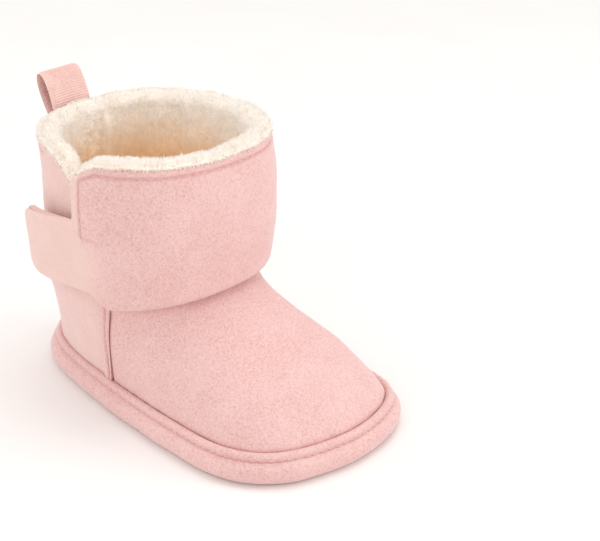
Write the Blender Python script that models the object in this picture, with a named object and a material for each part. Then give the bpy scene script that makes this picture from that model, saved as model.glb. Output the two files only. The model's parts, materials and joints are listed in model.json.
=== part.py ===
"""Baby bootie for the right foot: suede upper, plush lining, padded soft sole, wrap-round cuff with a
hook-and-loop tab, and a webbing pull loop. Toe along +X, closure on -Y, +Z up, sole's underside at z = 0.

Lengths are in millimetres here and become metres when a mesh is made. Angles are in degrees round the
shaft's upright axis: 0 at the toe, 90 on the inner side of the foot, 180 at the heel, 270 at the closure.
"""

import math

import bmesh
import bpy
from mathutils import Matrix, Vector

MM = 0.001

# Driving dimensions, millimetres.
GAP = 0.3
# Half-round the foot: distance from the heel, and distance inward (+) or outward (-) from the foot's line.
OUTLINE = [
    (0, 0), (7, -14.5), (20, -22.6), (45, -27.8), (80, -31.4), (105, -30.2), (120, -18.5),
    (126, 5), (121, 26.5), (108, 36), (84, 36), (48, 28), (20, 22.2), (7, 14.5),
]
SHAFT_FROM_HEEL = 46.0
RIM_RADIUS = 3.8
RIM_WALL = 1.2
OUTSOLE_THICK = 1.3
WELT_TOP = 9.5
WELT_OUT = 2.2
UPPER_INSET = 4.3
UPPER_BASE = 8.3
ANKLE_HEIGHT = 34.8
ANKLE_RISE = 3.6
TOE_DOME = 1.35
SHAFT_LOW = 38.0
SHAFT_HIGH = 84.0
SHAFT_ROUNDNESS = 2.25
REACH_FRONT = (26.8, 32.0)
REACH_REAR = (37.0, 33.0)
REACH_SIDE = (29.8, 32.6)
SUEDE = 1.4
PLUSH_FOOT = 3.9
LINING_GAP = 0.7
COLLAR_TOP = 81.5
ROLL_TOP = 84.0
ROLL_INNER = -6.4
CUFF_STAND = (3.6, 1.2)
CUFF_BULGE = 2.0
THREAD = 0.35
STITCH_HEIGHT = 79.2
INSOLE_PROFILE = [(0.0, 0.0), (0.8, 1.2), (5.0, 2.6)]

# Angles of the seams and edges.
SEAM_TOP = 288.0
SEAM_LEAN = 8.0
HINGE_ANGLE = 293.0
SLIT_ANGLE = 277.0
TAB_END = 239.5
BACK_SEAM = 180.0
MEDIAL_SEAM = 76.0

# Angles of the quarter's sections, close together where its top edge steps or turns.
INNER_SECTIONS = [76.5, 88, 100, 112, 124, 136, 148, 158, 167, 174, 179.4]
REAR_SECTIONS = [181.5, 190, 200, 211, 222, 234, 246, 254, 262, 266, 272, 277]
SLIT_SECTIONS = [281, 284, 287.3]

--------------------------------

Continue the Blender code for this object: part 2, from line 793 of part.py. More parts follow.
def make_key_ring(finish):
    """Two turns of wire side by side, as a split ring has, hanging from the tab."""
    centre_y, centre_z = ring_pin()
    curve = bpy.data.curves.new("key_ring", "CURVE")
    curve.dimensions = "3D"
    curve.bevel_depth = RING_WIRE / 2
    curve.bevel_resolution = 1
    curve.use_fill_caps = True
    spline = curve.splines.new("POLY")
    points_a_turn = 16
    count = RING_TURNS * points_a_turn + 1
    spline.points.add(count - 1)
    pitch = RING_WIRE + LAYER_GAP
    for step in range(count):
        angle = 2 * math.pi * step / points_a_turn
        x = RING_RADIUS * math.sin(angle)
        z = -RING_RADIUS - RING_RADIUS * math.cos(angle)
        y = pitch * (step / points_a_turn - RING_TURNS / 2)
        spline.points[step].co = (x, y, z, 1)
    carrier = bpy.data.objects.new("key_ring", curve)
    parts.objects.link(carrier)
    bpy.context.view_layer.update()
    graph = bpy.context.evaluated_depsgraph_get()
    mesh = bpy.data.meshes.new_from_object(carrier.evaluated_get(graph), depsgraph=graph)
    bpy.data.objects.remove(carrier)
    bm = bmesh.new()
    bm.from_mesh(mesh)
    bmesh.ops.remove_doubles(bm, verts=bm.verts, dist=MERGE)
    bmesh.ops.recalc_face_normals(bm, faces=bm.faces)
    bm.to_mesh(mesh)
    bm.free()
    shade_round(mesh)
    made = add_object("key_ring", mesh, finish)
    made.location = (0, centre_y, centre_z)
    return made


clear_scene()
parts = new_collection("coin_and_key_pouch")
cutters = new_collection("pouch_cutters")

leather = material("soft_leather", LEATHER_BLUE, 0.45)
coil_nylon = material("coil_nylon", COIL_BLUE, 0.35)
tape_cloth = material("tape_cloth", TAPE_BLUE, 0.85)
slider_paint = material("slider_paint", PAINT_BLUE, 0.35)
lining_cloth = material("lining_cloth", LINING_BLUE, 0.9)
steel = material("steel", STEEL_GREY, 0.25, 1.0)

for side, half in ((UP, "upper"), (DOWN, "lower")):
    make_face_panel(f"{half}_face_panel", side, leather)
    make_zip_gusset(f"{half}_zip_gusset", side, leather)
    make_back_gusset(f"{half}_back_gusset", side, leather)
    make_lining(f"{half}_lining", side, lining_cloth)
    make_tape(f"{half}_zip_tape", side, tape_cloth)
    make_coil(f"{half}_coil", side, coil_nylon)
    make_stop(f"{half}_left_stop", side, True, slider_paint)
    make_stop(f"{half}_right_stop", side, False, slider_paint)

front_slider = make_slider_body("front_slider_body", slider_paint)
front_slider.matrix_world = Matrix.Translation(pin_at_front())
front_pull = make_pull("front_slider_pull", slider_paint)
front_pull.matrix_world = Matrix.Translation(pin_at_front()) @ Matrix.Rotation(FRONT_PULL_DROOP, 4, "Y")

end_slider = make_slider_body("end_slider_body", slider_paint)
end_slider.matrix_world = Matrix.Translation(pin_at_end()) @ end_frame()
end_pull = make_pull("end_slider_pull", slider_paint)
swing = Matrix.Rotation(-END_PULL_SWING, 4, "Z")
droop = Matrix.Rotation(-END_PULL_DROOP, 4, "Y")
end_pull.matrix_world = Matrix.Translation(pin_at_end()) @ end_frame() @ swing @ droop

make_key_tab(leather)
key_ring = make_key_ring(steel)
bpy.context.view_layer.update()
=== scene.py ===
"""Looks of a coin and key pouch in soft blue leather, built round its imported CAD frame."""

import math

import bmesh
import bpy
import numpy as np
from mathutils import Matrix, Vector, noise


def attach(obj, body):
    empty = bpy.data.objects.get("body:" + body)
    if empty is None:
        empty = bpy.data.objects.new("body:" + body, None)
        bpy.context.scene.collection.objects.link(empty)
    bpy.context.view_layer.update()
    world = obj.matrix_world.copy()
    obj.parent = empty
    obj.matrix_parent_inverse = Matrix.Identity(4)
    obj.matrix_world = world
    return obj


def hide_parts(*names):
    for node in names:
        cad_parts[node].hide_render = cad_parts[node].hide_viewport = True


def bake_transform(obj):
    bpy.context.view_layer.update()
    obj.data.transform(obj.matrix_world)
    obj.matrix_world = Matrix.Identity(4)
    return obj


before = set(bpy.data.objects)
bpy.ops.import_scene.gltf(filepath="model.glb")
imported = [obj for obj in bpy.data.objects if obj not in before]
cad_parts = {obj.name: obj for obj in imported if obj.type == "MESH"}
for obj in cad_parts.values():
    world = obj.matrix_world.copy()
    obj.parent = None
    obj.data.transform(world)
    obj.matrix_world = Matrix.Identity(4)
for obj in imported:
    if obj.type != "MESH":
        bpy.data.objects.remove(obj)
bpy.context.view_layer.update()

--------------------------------

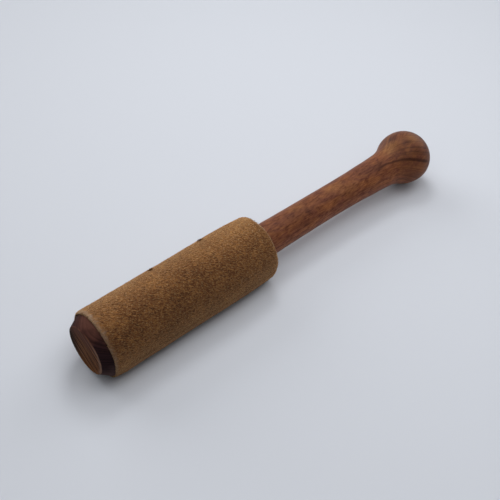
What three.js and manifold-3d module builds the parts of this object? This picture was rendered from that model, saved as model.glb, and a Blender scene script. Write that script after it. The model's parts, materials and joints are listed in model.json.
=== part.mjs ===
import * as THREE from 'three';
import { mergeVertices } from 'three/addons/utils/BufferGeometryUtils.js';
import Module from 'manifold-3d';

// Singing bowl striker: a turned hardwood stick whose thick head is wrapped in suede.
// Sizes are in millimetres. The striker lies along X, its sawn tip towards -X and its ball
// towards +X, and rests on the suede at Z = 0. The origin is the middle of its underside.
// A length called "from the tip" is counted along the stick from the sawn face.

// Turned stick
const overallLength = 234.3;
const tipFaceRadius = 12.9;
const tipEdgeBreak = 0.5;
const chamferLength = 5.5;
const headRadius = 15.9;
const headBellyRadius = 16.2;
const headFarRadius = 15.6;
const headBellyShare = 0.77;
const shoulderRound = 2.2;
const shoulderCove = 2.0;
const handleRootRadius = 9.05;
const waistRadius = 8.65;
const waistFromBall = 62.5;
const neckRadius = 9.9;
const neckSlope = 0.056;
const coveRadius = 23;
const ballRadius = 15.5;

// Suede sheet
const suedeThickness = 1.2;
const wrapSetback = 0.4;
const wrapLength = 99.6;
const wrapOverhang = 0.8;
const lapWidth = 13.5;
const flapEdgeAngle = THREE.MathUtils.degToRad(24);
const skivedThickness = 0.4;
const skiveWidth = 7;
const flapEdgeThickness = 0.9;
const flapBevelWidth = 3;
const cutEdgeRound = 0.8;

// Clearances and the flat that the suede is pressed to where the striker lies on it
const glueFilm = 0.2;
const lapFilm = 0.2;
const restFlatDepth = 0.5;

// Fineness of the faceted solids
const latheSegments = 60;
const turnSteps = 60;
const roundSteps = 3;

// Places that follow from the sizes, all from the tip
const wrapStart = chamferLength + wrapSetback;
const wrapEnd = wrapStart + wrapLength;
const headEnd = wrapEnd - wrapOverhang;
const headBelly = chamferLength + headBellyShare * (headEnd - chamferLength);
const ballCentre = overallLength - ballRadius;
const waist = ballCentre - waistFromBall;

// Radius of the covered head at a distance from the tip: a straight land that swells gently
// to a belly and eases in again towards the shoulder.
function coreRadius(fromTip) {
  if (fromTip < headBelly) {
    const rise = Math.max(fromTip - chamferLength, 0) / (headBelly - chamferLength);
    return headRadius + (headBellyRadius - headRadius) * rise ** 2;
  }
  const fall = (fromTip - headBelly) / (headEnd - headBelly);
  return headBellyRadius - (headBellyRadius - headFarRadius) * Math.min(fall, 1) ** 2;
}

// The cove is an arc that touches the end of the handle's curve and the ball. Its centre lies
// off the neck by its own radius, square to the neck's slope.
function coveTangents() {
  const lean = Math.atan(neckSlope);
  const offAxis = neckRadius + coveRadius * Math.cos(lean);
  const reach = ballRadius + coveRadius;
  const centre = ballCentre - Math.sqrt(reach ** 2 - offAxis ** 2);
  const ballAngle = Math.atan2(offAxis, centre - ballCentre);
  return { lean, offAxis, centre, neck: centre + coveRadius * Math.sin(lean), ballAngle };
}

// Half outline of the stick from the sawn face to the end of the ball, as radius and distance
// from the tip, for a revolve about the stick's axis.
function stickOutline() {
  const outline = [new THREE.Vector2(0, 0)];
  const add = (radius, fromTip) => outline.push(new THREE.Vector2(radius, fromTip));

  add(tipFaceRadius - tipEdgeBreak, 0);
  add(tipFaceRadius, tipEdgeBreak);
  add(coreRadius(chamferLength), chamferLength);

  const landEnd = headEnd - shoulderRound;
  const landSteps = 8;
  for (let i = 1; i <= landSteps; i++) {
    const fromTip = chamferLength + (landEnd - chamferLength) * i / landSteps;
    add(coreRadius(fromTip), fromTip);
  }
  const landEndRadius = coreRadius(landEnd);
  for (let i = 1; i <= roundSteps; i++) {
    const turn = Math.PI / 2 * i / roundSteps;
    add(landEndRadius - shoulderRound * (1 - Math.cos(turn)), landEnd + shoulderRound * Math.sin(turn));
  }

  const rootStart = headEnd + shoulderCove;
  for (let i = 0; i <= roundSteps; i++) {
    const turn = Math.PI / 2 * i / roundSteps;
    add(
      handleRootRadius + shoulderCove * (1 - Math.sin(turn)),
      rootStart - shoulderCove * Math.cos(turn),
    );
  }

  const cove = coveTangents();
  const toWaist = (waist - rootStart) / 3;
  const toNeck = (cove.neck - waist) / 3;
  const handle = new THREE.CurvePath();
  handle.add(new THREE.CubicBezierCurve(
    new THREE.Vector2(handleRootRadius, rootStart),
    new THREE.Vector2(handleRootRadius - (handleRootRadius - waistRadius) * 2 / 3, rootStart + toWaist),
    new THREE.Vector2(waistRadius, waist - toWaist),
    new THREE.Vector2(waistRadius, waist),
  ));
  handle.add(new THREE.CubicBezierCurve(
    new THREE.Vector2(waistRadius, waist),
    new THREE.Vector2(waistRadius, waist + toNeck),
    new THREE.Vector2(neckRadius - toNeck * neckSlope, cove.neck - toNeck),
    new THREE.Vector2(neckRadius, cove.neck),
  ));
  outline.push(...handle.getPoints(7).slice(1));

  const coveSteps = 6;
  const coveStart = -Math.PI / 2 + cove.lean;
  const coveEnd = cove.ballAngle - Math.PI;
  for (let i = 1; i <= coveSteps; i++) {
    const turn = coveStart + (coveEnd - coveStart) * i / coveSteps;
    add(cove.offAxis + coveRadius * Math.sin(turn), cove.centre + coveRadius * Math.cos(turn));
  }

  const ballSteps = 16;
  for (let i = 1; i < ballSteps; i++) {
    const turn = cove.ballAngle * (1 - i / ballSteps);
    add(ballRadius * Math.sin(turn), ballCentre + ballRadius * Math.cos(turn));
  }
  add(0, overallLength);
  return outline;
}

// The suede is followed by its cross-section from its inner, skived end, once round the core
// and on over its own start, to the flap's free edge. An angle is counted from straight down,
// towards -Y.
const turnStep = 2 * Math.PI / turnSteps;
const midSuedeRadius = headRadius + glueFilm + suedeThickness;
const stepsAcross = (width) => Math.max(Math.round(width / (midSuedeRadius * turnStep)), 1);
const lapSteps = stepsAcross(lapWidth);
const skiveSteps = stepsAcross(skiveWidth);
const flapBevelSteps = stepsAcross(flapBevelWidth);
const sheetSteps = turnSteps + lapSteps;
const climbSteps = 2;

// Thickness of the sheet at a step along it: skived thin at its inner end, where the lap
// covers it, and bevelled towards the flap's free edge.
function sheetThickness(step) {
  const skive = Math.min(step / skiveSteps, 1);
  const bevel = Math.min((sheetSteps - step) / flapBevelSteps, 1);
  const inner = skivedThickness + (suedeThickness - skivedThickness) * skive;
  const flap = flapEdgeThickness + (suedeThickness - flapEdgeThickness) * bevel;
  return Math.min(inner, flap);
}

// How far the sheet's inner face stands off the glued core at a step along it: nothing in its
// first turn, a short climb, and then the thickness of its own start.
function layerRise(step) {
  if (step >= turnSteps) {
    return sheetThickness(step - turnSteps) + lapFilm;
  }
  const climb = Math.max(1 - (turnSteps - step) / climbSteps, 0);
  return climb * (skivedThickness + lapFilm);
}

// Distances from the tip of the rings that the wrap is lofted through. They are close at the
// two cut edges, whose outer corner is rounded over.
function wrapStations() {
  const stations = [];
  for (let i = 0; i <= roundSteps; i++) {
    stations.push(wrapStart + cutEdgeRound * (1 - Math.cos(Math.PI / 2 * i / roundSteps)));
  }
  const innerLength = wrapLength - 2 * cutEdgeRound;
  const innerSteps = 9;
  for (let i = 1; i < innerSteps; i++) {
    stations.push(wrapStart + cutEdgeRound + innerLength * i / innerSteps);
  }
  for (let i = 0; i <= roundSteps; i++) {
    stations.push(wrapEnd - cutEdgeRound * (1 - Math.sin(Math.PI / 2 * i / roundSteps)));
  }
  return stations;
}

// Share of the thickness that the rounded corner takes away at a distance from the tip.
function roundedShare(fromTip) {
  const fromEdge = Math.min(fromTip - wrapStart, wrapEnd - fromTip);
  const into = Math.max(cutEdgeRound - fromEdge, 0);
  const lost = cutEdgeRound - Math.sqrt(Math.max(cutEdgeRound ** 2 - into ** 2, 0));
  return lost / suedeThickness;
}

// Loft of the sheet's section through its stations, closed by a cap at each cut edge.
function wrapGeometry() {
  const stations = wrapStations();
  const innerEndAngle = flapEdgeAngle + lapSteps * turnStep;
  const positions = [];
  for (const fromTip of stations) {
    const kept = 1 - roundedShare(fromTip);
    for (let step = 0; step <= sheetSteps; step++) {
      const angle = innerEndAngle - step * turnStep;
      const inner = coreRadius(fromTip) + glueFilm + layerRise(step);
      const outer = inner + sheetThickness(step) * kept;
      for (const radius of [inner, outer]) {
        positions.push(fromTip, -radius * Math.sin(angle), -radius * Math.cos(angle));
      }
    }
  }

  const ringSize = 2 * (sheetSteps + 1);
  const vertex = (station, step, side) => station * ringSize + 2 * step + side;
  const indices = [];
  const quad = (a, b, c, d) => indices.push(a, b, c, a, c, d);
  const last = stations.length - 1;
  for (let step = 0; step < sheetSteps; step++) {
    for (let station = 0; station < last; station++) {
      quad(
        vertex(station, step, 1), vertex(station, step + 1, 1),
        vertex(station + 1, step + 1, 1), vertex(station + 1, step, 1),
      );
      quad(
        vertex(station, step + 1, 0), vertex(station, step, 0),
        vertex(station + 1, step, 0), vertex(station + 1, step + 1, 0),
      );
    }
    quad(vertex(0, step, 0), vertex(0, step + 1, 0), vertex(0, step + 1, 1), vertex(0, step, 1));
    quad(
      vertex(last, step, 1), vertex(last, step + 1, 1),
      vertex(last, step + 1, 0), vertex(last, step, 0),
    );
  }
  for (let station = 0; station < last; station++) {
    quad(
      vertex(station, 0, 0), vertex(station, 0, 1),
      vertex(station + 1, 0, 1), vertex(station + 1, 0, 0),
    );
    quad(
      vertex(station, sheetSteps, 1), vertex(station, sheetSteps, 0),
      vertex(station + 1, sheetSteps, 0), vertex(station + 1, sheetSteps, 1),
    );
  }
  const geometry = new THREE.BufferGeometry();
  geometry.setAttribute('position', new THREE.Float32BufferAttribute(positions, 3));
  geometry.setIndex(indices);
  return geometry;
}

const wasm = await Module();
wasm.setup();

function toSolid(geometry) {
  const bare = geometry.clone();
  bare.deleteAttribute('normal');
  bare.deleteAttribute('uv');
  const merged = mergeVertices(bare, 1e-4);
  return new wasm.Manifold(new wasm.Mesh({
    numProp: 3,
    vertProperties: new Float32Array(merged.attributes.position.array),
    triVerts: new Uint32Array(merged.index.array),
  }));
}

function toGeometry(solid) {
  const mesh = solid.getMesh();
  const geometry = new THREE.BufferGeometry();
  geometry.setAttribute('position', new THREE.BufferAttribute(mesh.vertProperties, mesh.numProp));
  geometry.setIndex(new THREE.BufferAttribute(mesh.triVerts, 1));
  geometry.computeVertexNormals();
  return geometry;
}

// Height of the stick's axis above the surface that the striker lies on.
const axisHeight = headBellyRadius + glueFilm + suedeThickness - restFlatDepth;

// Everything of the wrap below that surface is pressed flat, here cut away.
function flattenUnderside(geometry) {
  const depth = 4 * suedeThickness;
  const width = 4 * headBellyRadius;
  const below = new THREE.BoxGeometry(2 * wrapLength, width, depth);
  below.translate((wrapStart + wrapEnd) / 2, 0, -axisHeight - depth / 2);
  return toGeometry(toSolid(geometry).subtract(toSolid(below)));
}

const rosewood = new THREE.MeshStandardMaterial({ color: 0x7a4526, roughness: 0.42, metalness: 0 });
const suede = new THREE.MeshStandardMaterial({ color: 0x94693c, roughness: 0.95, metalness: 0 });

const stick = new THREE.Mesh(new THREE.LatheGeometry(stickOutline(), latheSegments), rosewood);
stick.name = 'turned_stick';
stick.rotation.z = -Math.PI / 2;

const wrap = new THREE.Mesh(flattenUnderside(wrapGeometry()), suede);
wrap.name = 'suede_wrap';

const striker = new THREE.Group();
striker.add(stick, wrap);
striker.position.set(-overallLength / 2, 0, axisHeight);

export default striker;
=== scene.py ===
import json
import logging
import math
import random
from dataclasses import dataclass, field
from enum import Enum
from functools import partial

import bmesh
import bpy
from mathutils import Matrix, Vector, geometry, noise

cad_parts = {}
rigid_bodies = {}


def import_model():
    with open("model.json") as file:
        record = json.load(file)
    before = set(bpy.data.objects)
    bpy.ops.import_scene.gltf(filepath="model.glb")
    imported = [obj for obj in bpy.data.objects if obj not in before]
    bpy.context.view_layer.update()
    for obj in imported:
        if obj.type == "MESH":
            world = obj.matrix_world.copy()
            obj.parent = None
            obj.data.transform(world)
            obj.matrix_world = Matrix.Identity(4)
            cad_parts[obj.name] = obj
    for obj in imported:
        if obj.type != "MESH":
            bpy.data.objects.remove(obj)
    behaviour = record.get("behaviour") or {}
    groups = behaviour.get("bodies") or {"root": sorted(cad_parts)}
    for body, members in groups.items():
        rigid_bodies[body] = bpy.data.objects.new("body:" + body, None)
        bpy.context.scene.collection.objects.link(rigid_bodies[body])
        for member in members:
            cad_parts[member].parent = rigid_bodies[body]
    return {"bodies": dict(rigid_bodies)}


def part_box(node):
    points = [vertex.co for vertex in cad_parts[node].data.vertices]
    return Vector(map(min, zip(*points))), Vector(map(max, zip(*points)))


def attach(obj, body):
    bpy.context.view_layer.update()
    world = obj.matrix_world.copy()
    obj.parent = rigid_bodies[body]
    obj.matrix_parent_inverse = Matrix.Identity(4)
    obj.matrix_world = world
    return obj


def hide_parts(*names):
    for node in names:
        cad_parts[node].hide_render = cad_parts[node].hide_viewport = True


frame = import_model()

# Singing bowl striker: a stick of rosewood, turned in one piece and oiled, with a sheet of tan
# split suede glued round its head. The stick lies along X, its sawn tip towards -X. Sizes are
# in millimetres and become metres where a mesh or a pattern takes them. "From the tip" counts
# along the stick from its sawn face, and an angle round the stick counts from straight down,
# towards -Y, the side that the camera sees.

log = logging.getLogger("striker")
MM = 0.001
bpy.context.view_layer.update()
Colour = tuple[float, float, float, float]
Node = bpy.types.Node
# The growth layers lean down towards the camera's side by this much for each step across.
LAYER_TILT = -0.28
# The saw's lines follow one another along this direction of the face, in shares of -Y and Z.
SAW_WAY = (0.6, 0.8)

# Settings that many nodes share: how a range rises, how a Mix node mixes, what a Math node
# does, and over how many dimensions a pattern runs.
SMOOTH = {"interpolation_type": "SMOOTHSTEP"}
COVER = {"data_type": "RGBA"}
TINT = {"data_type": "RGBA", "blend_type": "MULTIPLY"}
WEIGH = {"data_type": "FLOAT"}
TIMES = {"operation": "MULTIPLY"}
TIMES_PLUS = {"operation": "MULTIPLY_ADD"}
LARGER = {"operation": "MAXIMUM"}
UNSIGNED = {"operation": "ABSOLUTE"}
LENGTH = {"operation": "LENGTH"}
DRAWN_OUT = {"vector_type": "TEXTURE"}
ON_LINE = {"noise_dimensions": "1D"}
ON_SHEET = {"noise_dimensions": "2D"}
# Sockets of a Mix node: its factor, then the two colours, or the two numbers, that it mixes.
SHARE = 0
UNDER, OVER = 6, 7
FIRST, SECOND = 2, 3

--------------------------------

Nothing but the lines from the line that contains "const striker = new THREE.Group();" through the line that contains "record = json.load(file)" should be given again, each exactly as it stands, both ends included.

(Output for this task):
const striker = new THREE.Group();
striker.add(stick, wrap);
striker.position.set(-overallLength / 2, 0, axisHeight);

export default striker;
=== scene.py ===
import json
import logging
import math
import random
from dataclasses import dataclass, field
from enum import Enum
from functools import partial

import bmesh
import bpy
from mathutils import Matrix, Vector, geometry, noise

cad_parts = {}
rigid_bodies = {}


def import_model():
    with open("model.json") as file:
        record = json.load(file)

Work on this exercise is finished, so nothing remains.